All four studied law, became distinguished orators, entered politics, and opposed the spread of slavery. Their upward climb was one followed by many thousands who left the small towns of their birth to seek opportunity and the adventure in the rapidly growing cities of a dynamic, expanding America.
Just as a hologram is created through the interference of light from separate sources, so the lives and impressions of those who companioned Lincoln give us a clearer and more dimensional picture of the president himself. Lincoln’s barren childhood, his lack of schooling, his relationships with male friends, his complicated marriage, the nature of his ambition, and his ruminations about death can be analyzed more clearly when he is placed side by side with his three contemporaries.
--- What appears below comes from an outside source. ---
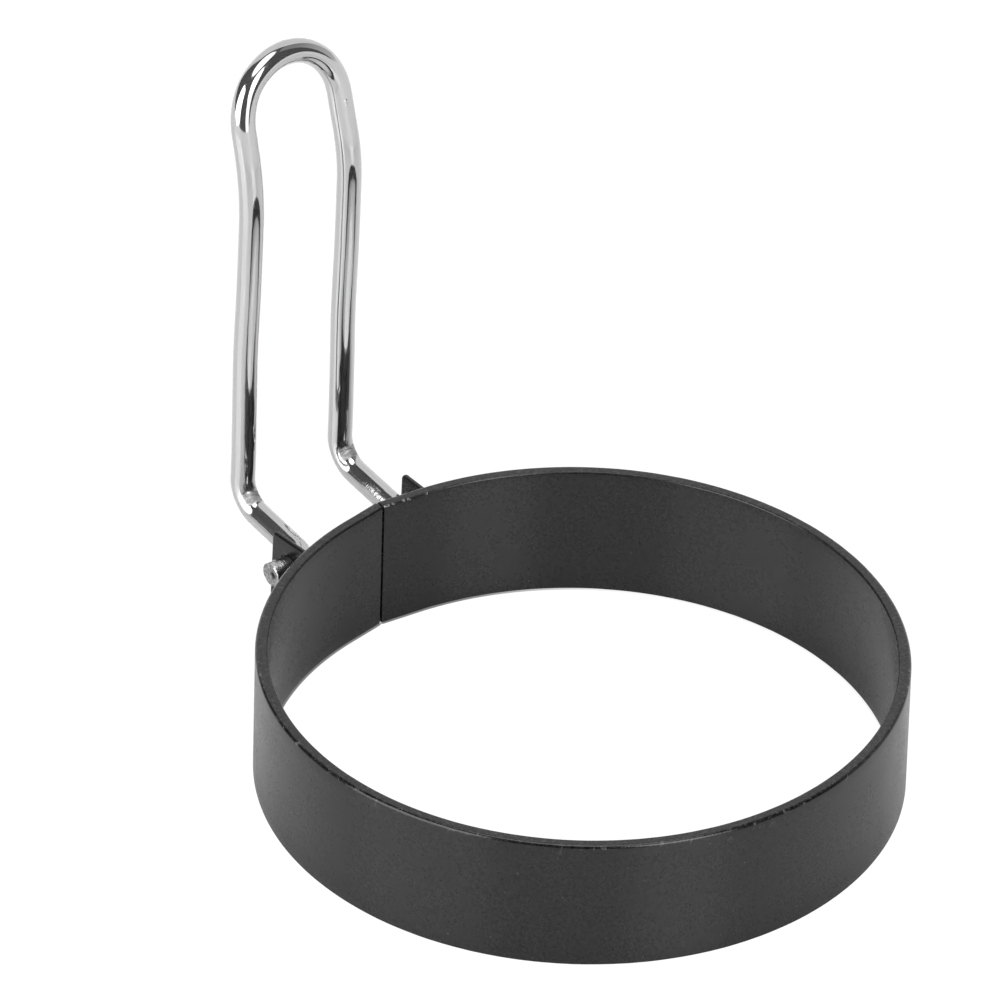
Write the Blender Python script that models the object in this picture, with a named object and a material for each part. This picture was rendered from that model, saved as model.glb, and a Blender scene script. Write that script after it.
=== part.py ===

Russian novelist Leo Tolstoy called Lincoln, “so great he overshadows all other national heroes.” In the closing pages of Team of Rivals, Goodwin quotes Tolstoy (mentioned by Count S. Stakelberg per New York World on February 7, 1909):
Lincoln’s supremacy expresses itself altogether in his peculiar moral power and in the greatness of his character. … We are still too near to his greatness, but after a few centuries more our posterity will find him considerably bigger than we do. His genius is still too strong and too powerful for the common understanding, just as the sun is too hot when its light beams directly on us.
Recommendation: ‘Team of Rivals’ is a Necessary Read
Goodwin’s Team of Rivals: The Political Genius of Abraham Lincoln (2005) is a fascinating account of how President Abraham Lincoln held the Union together through the civil war, partially by bringing his political rivals into his cabinet and persuading them to work together. Particularly poignant is Goodwin’s characterization of Lincoln as the stoic head of a family afflicted by death and depression.
What makes Team of Rivals such a rich experience is Goodwin’s powerful lessons on bridging differences of opinion and using diverse perspectives to lead more effectively. These themes on leadership are very relevant outside the historical context.